東大・黒田主務、宮台のため公務員試験諦め留年 来春の試験突破へ「国を動かす一つの歯車になれれば」

スポーツ報知
学生生活最後の試合を終え、神宮送別会に参加した東大・黒田主務(中)

 東京六大学リーグ4年生の進路が、ほぼ出そろった。東大の黒田陸離(りくり)主務は、同じ法学部に在籍するエース左腕・宮台康平らとの最終学年に懸け、今春リーグ戦期間中の国家公務員採用総合職(キャリア)試験受験を辞退。在学(留年)を決意した。春は10連敗に終わったが、秋季リーグ法大戦では、15年ぶりの勝ち点奪取を支えた。また、全日本大学選手権を制した立大の4番・笠松悠哉内野手はヤマハ入りし、2年後のプロ入りを目指す。

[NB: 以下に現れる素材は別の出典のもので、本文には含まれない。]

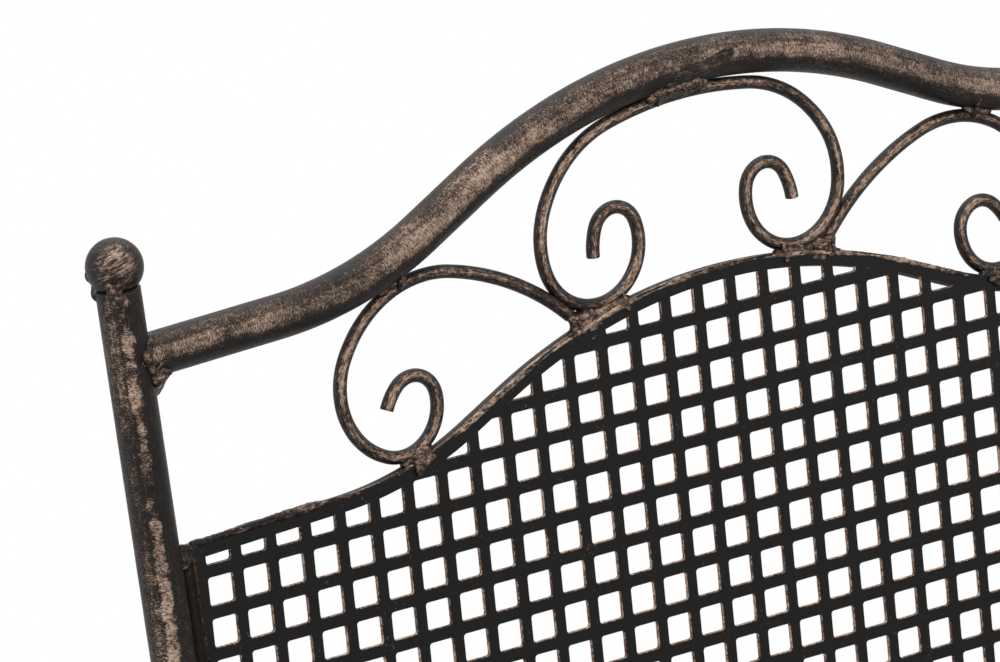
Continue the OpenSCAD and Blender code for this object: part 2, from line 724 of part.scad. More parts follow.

 張り詰めた緊張感から、一気に解放された。東大・黒田主務は「正直、安心しましたね。このまま撤収しないといけないかな…と思っていましたから」。エース宮台が、10月26日のドラフト会議で、日本ハムから7位指名。直後の会見では司会を務め、感慨に浸った。

 1年秋にマネジャー就任。チーム内の投票で選出され、現役引退が決まった。「これで退部してしまう選手もいるけど、選ばれたからには、チームを支えていこうと」。宮台は同じ法学部。寝食も共にし、過ごした時間も濃密だった。「心強い存在でしたね。言いたいことは、どんどん言ってくる。それだけ信頼してもらっているということなので、ありがたいことです。いろいろ、こき使っていただきました」

 現4年生では就職浪人なども含め、5人が在学(留年)する見込み。黒田は来春の試験突破へ向け、勉強に励んでいる。「今後もスポーツに関わりたい気持ちはあります。マネジャーの仕事は、チームのために人を動かしていくことでした。これからは公務員として、国を動かす一つの歯車になれれば」。東大の躍進を支えた秀才主務が、未来の日本を変える日が来るかもしれない。(青柳 明)

 ◆黒田 陸離(くろだ・りくり)1995年5月24日、大阪市生まれ、22歳。東泉丘小3年から野球を始め、主に一塁手。全国屈指の進学校でもある中高一貫の西大和学園(奈良)へ進み、東大文科1類現役合格。現在は法学部。右投右打。